Mrs Briggs was stranded in the middle of the road as there was traffic approaching in both directions and a HGV to the left creating a pinch point. Alliston chose to proceed when it should have been clear to him that the pedestrian was in an invidious position - if he had braked hard he would have given Mrs Briggs the opportunity to return to the pavement. By continuing forward at speed he made the situation more dangerous than he needed to. You can argue that this is 20/20 hindsight, but where possible braking to avoid a collision is usually preferable to swerving as it massively reduces the unpredictability factor of the other road user.
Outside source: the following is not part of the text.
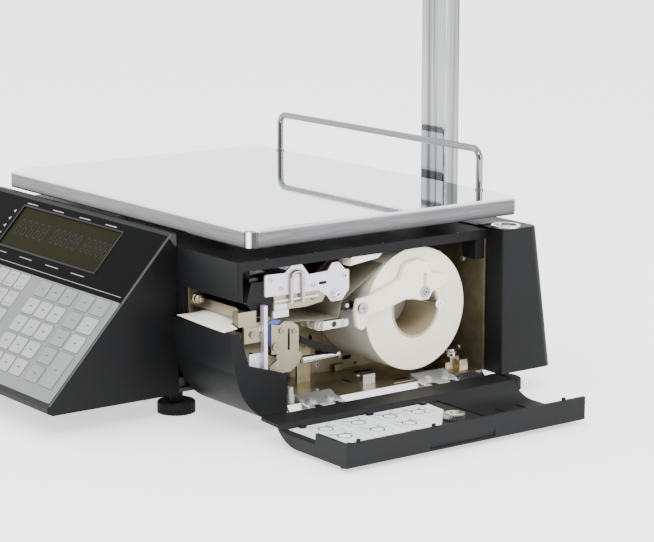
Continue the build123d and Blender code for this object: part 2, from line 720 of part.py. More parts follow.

See, I'm not sure I buy that. It is very hard to deliberately have a collision. Generally if you realise you are going to have a collision you instinctively take evasive action.
As you say in hindsight it may not have been good or effective evasive action. It may have been hampered by the brakes. But I'm not sure that makes the riding up to that point dangerous in and of itself. The part where I started to lose confidence in the judge is where she implies that CA somehow "forced" himself past the HGV, which is clearly nonsense.
CA himself admitted that he misjudged the ped, that she stepped back into his intended path rather than continuing forwards. People misjudge other people's path all the time, we are all subject to it with SMIDSYs often with severe injuries but they do not result in a dangerous driving charge because it is put down to a "mistake".
Perhaps if the judge and jury were keen cyclist they would realise that cyclists make mistakes too. They are often on bikes with poor stopping distances in the wet. That does not mean they are dangerous cyclists.